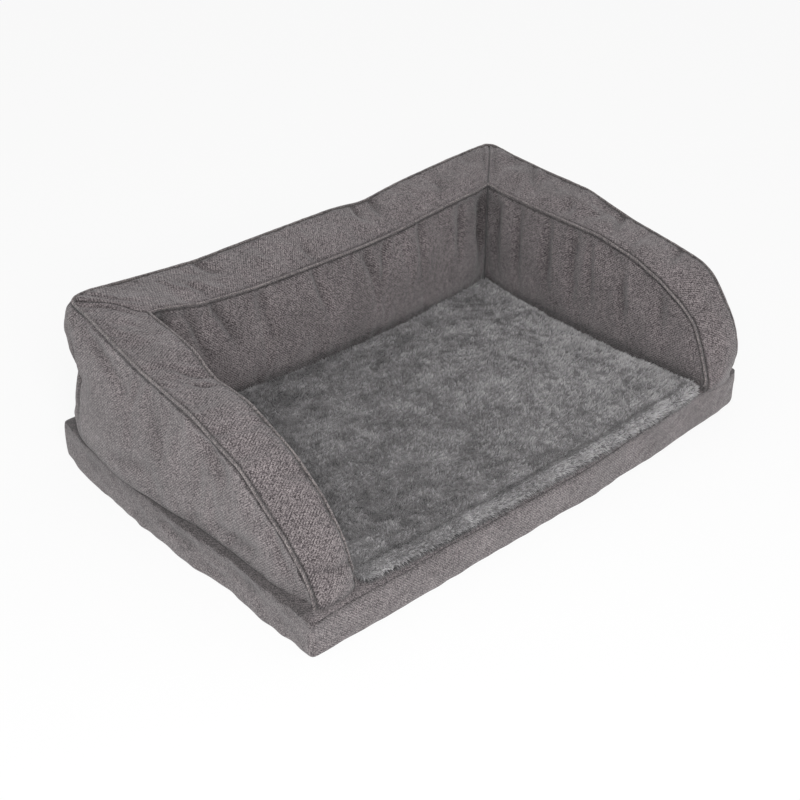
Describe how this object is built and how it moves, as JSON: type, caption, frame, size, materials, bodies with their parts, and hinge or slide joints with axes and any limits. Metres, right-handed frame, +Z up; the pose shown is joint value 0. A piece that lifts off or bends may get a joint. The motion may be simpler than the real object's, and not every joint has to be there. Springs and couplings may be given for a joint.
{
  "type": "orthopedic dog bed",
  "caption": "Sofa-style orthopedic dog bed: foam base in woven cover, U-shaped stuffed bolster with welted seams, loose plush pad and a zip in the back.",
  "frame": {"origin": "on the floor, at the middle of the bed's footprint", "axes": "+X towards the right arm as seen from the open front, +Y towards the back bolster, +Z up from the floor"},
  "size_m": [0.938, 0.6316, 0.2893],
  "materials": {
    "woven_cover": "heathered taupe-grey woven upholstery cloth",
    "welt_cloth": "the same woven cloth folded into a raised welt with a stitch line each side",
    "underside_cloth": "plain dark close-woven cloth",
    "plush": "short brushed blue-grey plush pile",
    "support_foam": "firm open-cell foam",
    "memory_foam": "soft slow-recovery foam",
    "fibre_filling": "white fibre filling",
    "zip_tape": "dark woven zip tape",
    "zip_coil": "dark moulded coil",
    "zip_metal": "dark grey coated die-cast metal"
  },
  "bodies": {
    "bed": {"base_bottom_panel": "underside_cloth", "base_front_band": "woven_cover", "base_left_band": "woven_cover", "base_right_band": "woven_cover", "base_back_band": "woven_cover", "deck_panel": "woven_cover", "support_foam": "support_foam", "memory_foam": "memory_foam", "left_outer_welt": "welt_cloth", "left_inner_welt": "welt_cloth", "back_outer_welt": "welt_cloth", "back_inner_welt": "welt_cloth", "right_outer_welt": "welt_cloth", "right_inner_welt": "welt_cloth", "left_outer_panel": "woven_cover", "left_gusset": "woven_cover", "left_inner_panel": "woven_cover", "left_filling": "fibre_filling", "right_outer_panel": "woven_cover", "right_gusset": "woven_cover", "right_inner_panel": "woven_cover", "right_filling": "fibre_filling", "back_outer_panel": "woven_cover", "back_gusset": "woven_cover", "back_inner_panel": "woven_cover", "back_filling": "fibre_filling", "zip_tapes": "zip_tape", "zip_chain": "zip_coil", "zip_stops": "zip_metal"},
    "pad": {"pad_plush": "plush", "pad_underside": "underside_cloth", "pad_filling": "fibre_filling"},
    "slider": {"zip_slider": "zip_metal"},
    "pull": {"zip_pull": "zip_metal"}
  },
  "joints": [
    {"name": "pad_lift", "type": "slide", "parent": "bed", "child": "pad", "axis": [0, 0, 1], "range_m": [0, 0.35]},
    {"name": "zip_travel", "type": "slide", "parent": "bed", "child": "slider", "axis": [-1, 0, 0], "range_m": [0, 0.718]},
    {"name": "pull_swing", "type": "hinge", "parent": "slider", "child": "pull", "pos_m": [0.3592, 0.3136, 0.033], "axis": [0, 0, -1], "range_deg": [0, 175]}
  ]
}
* * *
Work required: Repeat the data exactly. Leave nothing out.

Output of the exercise:
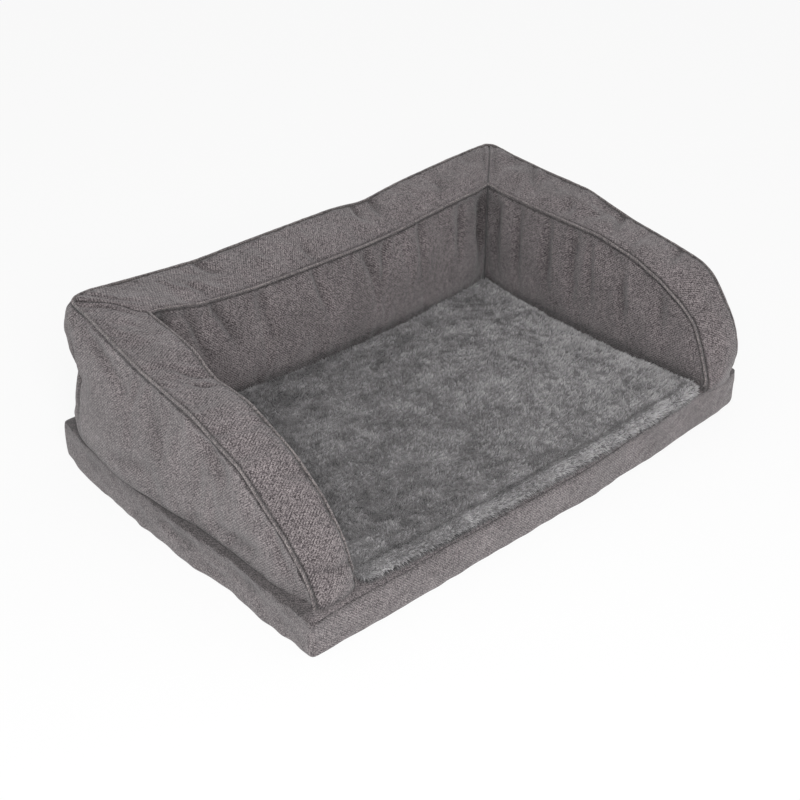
Describe how this object is built and how it moves, as JSON: type, caption, frame, size, materials, bodies with their parts, and hinge or slide joints with axes and any limits. Metres, right-handed frame, +Z up; the pose shown is joint value 0. A piece that lifts off or bends may get a joint. The motion may be simpler than the real object's, and not every joint has to be there. Springs and couplings may be given for a joint.
{
  "type": "orthopedic dog bed",
  "caption": "Sofa-style orthopedic dog bed: foam base in woven cover, U-shaped stuffed bolster with welted seams, loose plush pad and a zip in the back.",
  "frame": {"origin": "on the floor, at the middle of the bed's footprint", "axes": "+X towards the right arm as seen from the open front, +Y towards the back bolster, +Z up from the floor"},
  "size_m": [0.938, 0.6316, 0.2893],
  "materials": {
    "woven_cover": "heathered taupe-grey woven upholstery cloth",
    "welt_cloth": "the same woven cloth folded into a raised welt with a stitch line each side",
    "underside_cloth": "plain dark close-woven cloth",
    "plush": "short brushed blue-grey plush pile",
    "support_foam": "firm open-cell foam",
    "memory_foam": "soft slow-recovery foam",
    "fibre_filling": "white fibre filling",
    "zip_tape": "dark woven zip tape",
    "zip_coil": "dark moulded coil",
    "zip_metal": "dark grey coated die-cast metal"
  },
  "bodies": {
    "bed": {"base_bottom_panel": "underside_cloth", "base_front_band": "woven_cover", "base_left_band": "woven_cover", "base_right_band": "woven_cover", "base_back_band": "woven_cover", "deck_panel": "woven_cover", "support_foam": "support_foam", "memory_foam": "memory_foam", "left_outer_welt": "welt_cloth", "left_inner_welt": "welt_cloth", "back_outer_welt": "welt_cloth", "back_inner_welt": "welt_cloth", "right_outer_welt": "welt_cloth", "right_inner_welt": "welt_cloth", "left_outer_panel": "woven_cover", "left_gusset": "woven_cover", "left_inner_panel": "woven_cover", "left_filling": "fibre_filling", "right_outer_panel": "woven_cover", "right_gusset": "woven_cover", "right_inner_panel": "woven_cover", "right_filling": "fibre_filling", "back_outer_panel": "woven_cover", "back_gusset": "woven_cover", "back_inner_panel": "woven_cover", "back_filling": "fibre_filling", "zip_tapes": "zip_tape", "zip_chain": "zip_coil", "zip_stops": "zip_metal"},
    "pad": {"pad_plush": "plush", "pad_underside": "underside_cloth", "pad_filling": "fibre_filling"},
    "slider": {"zip_slider": "zip_metal"},
    "pull": {"zip_pull": "zip_metal"}
  },
  "joints": [
    {"name": "pad_lift", "type": "slide", "parent": "bed", "child": "pad", "axis": [0, 0, 1], "range_m": [0, 0.35]},
    {"name": "zip_travel", "type": "slide", "parent": "bed", "child": "slider", "axis": [-1, 0, 0], "range_m": [0, 0.718]},
    {"name": "pull_swing", "type": "hinge", "parent": "slider", "child": "pull", "pos_m": [0.3592, 0.3136, 0.033], "axis": [0, 0, -1], "range_deg": [0, 175]}
  ]
}